Although I don't agree with
Although I don't agree with Jones's examples, I do think he's got a good point here. Black music has traditionally tended to be about the human voice. "Indie" (God, what a preposterous term that is) on the other hand is all about the attitude. You could swap the singers of most of the bands playing night time Radio One and it wouldn't make a blind bit of difference. And Green's very good, isn't he? Makes me realise why I like the Arcade Fire in short blasts.Â
I'd be more inclined..
..to support Green's criticisms if he wasn't responsible for some of the twinkiest music of the last 20 years..all sped-up vocals and crap drum machine patterns.
But as for The Arcade Fire, it's all a bit too much for me, busy and angst ridden.
..and let's be honest, much as we love 'em, The Decemberists are really this century's Caravan. Prog rock that's read a few smarter books.
Hadouken!
This same debate is raging in the NME office...but it has manifested itself in the form of ''grindie'' band Hadouken!. The lead singers grime star aspirations and inner city sensibilities (acquired from a copy of ''Haster Magazine'' borrowed from a boy he shares the Squash courts with) have made old milk-bottle arms a source of ridicule amongst ''yoofs''.

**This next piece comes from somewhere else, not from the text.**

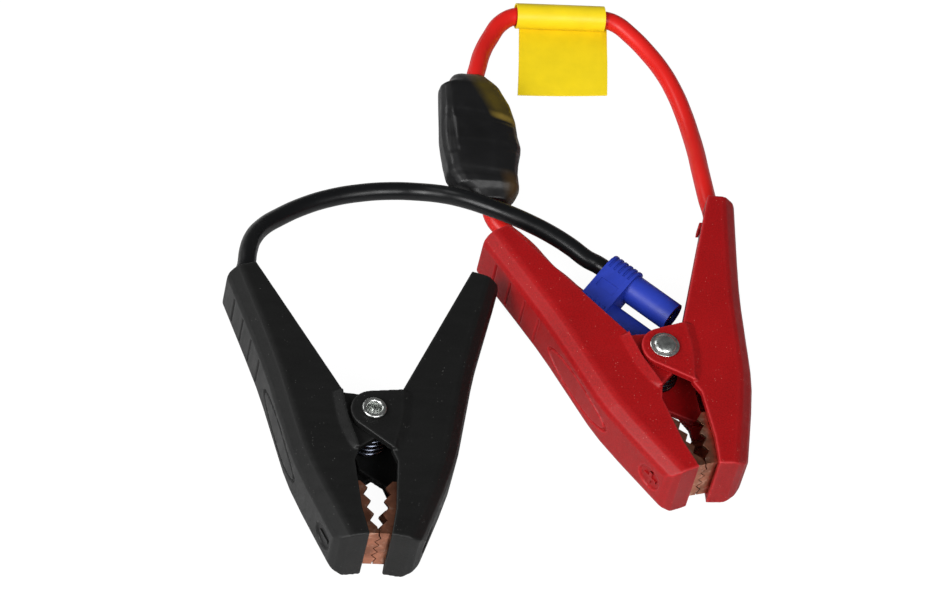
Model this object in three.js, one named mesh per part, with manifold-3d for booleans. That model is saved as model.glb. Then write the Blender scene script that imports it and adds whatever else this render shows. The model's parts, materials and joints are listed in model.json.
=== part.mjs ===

The new-rave equivalent of a death-metal ephemerist getting a Viking Warrior tattooed on his emaciated back.
Balding Rock Stars
Talk about bald(ing) rock stars reminded me of a quote from Brian Eno's diary of 1995 - A Year with Swollen Appendices:
21 December:
‘…At the party, Rob Partridge said to me, "You gave hope to other balding men." My new epitaph: "Co-wrote a couple of decent songs and went bald shamelessly."'
Wrong Thread
Sorry - posted this in the wrong thread. My apologies.